::: Supplied data
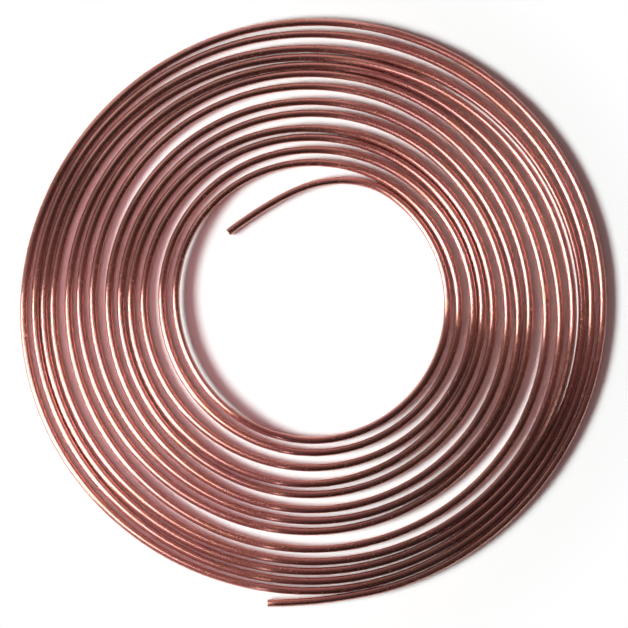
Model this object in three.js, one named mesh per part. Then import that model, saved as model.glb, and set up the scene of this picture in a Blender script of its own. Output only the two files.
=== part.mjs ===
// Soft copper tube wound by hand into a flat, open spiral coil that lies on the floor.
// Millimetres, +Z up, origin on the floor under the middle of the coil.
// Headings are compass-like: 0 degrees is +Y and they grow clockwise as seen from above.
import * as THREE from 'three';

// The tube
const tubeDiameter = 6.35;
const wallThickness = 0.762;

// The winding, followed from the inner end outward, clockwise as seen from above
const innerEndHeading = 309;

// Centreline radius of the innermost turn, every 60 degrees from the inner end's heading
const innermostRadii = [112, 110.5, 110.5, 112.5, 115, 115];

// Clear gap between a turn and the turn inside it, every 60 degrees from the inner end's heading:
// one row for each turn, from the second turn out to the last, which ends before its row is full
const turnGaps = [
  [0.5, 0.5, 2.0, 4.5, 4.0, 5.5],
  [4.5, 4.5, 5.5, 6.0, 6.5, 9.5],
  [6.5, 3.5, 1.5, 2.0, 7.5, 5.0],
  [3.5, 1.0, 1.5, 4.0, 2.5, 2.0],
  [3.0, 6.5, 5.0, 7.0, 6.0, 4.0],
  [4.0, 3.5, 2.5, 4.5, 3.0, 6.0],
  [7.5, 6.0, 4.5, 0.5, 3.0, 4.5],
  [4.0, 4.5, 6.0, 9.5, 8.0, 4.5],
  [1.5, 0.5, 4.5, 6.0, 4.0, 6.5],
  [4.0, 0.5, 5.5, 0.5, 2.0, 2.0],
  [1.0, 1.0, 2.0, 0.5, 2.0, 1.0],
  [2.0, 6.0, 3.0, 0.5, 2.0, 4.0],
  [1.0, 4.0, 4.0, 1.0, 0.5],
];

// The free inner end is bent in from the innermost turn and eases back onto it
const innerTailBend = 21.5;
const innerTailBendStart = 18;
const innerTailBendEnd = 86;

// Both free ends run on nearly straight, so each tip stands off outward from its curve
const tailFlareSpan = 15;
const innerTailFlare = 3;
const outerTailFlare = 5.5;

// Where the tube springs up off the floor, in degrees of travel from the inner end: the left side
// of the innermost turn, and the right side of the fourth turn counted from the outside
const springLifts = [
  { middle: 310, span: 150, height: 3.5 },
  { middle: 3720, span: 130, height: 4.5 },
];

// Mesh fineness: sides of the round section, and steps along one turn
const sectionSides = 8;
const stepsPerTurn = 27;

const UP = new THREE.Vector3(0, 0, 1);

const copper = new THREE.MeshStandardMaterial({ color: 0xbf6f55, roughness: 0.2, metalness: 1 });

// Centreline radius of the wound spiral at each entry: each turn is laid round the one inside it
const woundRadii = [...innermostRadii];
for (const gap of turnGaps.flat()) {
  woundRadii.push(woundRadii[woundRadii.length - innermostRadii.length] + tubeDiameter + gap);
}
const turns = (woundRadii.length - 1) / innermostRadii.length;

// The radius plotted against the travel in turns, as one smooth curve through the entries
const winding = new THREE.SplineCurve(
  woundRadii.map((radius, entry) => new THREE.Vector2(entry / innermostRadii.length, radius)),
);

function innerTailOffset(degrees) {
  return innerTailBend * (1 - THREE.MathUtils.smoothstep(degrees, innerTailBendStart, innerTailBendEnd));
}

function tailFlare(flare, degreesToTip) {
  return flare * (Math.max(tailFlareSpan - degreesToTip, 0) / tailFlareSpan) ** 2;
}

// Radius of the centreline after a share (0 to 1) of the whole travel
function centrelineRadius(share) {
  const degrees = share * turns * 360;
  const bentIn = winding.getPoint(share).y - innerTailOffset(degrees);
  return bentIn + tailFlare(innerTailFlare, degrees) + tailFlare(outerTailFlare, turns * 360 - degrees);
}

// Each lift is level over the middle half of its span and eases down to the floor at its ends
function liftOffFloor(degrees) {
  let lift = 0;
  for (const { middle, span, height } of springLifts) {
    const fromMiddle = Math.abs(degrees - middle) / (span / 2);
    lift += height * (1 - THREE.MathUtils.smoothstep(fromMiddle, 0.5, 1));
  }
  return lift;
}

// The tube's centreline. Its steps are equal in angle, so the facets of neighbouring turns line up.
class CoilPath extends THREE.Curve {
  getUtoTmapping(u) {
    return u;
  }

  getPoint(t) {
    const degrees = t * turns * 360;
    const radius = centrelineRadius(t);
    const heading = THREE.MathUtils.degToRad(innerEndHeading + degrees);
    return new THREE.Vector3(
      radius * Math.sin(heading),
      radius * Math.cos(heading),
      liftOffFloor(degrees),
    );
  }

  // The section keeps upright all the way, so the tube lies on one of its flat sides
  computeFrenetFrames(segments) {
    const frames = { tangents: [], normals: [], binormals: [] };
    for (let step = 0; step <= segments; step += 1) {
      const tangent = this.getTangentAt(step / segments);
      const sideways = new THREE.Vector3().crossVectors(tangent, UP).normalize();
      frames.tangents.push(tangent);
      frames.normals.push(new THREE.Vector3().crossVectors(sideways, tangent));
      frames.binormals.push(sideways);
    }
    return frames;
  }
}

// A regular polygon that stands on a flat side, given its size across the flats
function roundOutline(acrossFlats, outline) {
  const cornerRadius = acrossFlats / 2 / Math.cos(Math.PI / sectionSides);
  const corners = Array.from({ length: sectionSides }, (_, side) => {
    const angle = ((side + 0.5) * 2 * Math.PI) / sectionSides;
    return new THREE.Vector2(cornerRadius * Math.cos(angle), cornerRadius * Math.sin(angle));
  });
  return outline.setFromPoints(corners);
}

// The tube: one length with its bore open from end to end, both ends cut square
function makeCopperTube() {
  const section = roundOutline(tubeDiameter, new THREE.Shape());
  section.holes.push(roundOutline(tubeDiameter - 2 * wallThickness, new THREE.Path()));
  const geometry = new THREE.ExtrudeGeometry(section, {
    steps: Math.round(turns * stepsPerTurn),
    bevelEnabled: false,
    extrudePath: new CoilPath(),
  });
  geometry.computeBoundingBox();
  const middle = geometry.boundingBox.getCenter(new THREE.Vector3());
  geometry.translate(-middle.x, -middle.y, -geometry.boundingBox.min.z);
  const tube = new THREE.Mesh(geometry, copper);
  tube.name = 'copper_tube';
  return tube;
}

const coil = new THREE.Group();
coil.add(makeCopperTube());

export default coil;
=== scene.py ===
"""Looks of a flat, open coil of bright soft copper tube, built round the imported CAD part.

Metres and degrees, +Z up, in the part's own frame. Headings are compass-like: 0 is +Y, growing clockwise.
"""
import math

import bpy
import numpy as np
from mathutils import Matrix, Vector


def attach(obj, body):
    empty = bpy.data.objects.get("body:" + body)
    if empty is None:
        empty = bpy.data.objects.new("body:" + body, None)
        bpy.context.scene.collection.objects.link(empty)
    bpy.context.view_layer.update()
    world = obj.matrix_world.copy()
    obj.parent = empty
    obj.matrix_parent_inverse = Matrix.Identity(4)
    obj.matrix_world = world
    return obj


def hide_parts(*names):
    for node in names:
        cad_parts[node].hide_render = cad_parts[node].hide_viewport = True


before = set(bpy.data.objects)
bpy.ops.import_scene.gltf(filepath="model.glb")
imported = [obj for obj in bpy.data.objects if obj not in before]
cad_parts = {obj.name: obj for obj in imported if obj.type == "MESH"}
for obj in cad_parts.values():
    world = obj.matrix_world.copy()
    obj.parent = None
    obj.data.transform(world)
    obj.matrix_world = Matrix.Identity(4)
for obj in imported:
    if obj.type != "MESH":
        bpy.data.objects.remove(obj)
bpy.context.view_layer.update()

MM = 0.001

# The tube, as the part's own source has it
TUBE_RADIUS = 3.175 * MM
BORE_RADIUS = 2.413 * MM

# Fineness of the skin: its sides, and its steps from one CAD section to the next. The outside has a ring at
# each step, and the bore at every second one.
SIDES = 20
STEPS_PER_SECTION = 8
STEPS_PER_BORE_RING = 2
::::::
What to work on:
Identify every line holding the word "objects" and copy it out.

Response below:
    empty = bpy.data.objects.get("body:" + body)
        empty = bpy.data.objects.new("body:" + body, None)
        bpy.context.scene.collection.objects.link(empty)
before = set(bpy.data.objects)
imported = [obj for obj in bpy.data.objects if obj not in before]
        bpy.data.objects.remove(obj)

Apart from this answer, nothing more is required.